Aim
Exactly the lines from the one with "Continue the Blender" to the one with "return rows", both included, are to be printed again; leave out the rest.

Exercise material
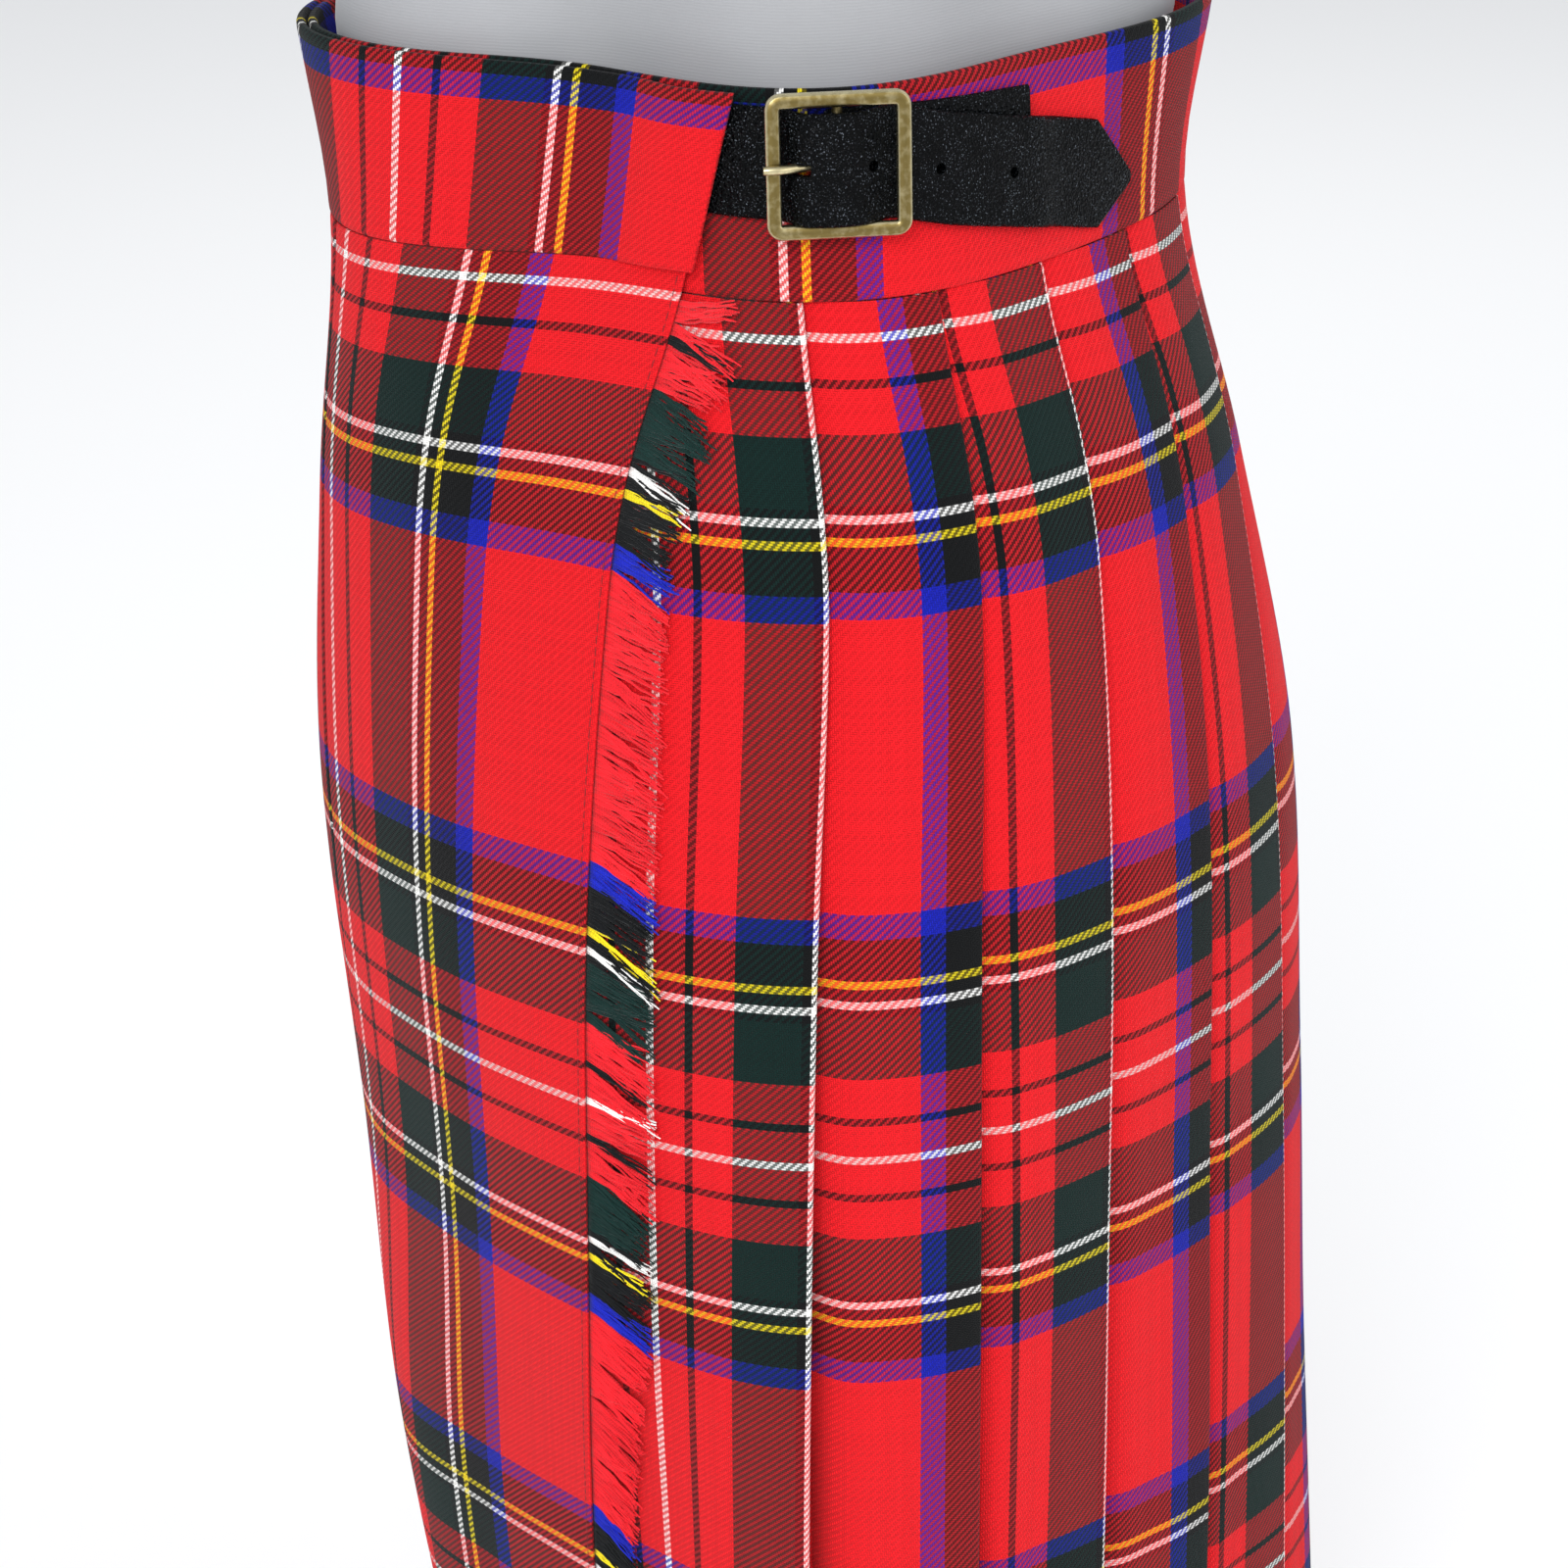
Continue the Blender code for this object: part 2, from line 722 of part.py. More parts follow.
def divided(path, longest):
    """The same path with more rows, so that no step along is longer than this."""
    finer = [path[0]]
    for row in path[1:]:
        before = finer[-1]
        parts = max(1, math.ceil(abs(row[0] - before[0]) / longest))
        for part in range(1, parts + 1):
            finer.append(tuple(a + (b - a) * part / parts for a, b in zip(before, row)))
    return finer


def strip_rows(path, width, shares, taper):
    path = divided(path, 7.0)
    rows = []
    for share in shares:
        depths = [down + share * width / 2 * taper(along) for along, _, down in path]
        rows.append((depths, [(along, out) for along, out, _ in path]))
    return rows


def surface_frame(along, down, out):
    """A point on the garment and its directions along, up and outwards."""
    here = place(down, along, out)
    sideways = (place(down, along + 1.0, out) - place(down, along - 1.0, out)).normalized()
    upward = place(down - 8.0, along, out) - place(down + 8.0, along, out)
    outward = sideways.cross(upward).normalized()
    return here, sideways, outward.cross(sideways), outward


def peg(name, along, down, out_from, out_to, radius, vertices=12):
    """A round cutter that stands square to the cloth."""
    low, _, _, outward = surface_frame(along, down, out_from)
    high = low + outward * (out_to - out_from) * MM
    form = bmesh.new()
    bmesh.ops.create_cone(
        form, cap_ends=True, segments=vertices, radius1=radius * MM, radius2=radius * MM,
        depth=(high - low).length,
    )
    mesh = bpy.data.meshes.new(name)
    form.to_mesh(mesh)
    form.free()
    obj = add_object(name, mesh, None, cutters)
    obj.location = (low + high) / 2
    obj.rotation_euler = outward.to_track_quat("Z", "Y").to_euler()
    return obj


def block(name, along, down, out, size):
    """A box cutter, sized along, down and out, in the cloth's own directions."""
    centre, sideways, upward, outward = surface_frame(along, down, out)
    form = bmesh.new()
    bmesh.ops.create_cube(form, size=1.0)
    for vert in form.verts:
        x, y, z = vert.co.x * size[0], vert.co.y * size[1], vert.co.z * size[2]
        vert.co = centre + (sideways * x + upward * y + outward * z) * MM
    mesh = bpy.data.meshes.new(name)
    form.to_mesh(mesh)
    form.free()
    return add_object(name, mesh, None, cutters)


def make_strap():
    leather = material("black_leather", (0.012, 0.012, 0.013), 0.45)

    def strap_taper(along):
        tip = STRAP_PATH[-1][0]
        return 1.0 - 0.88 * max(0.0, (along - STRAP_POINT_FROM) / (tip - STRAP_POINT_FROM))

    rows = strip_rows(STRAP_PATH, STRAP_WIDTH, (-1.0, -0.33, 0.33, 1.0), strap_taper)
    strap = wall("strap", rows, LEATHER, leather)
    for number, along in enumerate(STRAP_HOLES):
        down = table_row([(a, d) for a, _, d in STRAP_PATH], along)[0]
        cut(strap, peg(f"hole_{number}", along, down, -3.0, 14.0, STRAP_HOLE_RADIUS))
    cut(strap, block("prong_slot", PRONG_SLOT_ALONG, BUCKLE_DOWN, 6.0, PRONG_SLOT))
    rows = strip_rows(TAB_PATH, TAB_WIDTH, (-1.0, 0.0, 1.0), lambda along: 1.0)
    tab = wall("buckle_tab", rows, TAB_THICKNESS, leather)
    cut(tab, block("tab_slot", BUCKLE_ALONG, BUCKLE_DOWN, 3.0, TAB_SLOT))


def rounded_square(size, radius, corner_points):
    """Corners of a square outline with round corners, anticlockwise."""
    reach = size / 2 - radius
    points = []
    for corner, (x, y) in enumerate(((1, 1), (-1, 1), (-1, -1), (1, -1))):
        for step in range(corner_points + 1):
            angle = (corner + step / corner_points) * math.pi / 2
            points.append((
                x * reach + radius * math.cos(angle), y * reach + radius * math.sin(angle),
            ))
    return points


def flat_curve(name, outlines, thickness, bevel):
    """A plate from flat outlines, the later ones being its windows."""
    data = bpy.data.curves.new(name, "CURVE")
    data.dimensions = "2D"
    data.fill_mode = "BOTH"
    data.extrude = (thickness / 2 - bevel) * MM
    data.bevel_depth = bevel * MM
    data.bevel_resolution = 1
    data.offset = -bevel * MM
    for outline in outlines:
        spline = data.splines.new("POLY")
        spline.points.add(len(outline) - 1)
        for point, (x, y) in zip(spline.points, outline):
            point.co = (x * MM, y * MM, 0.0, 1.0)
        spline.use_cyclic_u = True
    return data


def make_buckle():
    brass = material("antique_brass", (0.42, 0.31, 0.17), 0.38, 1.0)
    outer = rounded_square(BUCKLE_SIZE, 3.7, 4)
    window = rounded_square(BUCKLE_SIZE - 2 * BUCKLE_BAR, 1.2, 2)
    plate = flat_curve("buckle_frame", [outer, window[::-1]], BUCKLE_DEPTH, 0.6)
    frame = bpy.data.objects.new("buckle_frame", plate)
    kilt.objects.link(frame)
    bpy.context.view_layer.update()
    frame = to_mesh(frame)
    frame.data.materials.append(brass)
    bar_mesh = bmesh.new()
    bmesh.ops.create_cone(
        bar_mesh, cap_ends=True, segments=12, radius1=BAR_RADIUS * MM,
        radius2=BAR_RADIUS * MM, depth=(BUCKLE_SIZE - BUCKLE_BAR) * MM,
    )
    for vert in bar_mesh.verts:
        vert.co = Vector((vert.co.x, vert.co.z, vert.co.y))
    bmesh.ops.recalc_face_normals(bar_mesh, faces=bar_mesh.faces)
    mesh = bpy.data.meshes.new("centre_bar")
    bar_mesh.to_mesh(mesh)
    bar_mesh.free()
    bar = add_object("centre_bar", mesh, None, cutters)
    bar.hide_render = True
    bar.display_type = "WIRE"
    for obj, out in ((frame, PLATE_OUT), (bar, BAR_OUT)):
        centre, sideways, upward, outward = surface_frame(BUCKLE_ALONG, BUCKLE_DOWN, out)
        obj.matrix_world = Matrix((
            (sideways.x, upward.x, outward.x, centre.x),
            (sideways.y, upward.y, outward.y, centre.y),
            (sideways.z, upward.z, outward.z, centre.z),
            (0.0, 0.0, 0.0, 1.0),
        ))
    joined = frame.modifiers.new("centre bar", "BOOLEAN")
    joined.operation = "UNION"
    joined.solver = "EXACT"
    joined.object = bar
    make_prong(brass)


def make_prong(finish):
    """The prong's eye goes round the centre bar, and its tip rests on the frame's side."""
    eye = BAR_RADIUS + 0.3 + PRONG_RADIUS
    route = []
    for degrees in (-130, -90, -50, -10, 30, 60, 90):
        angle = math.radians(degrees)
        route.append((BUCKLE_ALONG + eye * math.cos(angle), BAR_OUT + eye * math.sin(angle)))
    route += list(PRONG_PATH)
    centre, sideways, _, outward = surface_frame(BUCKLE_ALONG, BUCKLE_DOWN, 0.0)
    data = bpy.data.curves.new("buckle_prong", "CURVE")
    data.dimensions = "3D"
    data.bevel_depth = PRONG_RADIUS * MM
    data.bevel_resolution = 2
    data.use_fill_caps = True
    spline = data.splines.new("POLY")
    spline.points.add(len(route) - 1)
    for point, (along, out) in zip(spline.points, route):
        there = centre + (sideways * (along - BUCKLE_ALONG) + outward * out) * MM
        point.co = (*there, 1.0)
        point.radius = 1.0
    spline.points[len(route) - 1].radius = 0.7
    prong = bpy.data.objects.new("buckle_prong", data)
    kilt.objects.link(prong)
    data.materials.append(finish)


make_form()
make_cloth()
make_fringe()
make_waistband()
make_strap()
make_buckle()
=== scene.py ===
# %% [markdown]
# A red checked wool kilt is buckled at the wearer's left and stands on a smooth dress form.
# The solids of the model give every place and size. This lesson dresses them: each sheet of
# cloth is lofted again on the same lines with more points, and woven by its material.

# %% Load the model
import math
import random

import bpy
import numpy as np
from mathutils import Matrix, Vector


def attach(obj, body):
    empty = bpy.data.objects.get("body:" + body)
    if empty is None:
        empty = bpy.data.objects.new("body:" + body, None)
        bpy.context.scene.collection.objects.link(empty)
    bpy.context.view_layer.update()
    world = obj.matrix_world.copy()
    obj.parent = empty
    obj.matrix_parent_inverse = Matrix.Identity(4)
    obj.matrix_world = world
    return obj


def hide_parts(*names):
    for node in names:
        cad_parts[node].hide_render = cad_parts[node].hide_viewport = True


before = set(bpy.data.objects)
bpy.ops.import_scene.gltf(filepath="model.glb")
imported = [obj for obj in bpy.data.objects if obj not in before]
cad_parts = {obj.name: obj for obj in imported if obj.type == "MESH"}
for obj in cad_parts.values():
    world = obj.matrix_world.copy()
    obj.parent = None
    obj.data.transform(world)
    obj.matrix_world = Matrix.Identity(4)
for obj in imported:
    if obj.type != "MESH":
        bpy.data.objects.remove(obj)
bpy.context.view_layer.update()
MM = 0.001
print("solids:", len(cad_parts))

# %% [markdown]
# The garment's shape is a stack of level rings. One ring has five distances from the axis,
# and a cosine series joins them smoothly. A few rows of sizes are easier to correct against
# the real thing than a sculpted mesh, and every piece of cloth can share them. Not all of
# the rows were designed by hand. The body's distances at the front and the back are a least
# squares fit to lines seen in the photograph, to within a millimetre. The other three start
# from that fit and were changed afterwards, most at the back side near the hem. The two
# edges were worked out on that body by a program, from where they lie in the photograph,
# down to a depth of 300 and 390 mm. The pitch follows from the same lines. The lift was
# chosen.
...
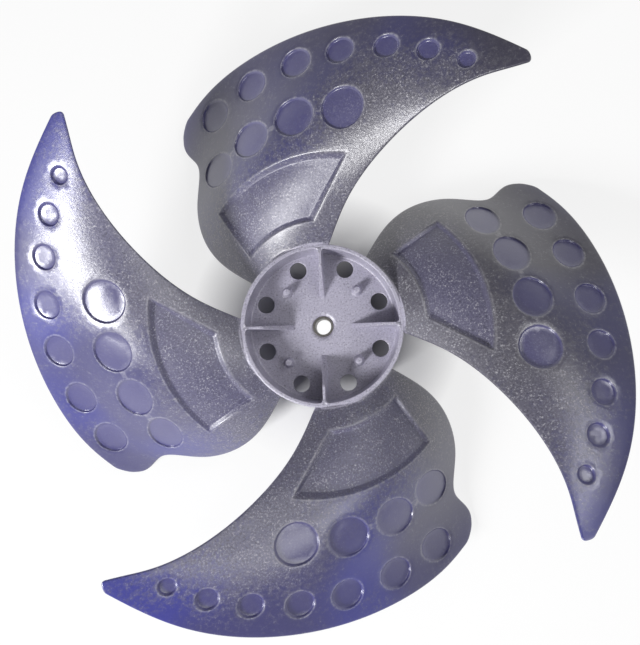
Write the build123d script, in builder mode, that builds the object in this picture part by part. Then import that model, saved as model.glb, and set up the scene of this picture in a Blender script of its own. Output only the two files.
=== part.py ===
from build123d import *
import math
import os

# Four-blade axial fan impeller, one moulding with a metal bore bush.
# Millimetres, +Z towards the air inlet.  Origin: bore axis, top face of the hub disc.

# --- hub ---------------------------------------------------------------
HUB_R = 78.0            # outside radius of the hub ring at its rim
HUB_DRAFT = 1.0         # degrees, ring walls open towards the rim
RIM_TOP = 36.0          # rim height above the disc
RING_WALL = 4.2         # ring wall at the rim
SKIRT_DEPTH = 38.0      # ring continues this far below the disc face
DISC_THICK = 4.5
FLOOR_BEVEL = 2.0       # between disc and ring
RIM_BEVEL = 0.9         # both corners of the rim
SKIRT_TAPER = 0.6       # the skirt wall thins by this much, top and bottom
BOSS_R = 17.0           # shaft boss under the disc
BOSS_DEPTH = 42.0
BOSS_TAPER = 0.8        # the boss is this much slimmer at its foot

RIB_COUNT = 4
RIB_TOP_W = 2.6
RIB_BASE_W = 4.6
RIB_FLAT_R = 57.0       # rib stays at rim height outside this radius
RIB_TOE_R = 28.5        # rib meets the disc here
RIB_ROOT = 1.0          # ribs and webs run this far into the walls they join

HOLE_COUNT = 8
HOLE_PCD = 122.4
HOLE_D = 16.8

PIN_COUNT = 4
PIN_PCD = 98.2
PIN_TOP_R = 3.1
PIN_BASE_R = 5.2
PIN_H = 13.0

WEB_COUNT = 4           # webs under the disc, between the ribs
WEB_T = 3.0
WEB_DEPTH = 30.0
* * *
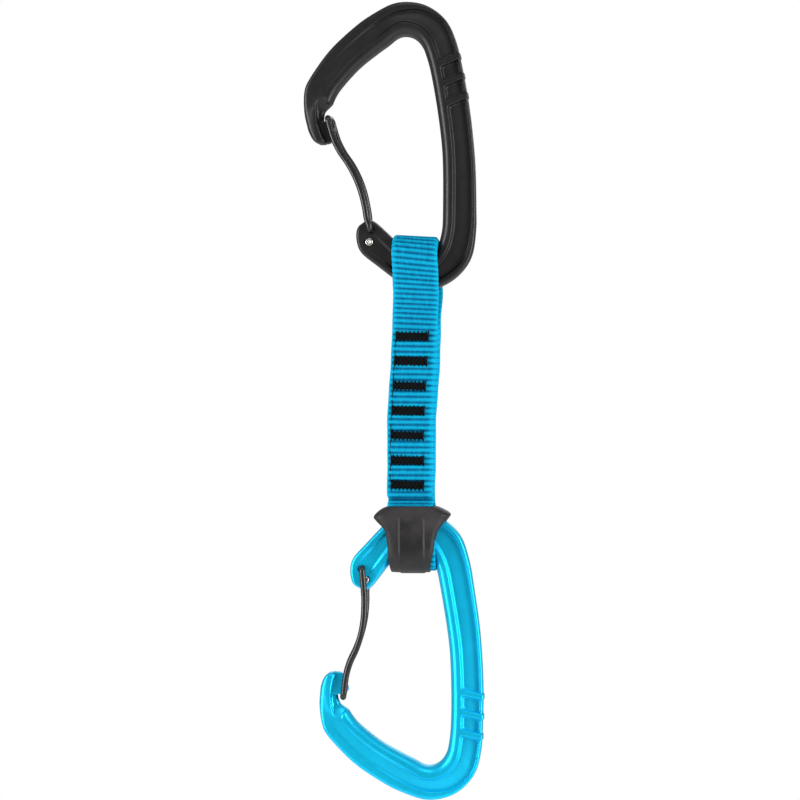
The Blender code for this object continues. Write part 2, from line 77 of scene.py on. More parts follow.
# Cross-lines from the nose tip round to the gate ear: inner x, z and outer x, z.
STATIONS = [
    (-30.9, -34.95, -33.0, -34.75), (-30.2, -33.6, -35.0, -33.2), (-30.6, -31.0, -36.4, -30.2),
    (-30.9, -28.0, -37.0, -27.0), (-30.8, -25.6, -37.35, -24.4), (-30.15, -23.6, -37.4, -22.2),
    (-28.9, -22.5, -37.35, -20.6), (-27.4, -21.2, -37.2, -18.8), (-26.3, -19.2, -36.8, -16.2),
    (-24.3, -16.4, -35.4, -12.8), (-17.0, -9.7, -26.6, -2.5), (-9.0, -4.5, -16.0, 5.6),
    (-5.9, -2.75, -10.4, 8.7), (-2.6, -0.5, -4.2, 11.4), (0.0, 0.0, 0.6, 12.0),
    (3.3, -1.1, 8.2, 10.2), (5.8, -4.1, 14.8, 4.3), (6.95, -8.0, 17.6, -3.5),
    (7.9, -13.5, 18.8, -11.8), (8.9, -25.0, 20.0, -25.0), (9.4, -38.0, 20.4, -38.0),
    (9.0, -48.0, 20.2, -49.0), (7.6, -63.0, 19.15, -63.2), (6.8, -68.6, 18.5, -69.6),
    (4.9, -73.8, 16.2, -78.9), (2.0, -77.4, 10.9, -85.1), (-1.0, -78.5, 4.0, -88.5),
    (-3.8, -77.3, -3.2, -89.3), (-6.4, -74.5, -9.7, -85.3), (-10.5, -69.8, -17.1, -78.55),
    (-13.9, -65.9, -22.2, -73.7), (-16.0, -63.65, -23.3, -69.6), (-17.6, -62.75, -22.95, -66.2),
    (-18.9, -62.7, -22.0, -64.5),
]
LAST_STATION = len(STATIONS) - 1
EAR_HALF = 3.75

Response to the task
Continue the Blender code for this object: part 2, from line 722 of part.py. More parts follow.
def divided(path, longest):
    """The same path with more rows, so that no step along is longer than this."""
    finer = [path[0]]
    for row in path[1:]:
        before = finer[-1]
        parts = max(1, math.ceil(abs(row[0] - before[0]) / longest))
        for part in range(1, parts + 1):
            finer.append(tuple(a + (b - a) * part / parts for a, b in zip(before, row)))
    return finer


def strip_rows(path, width, shares, taper):
    path = divided(path, 7.0)
    rows = []
    for share in shares:
        depths = [down + share * width / 2 * taper(along) for along, _, down in path]
        rows.append((depths, [(along, out) for along, out, _ in path]))
    return rows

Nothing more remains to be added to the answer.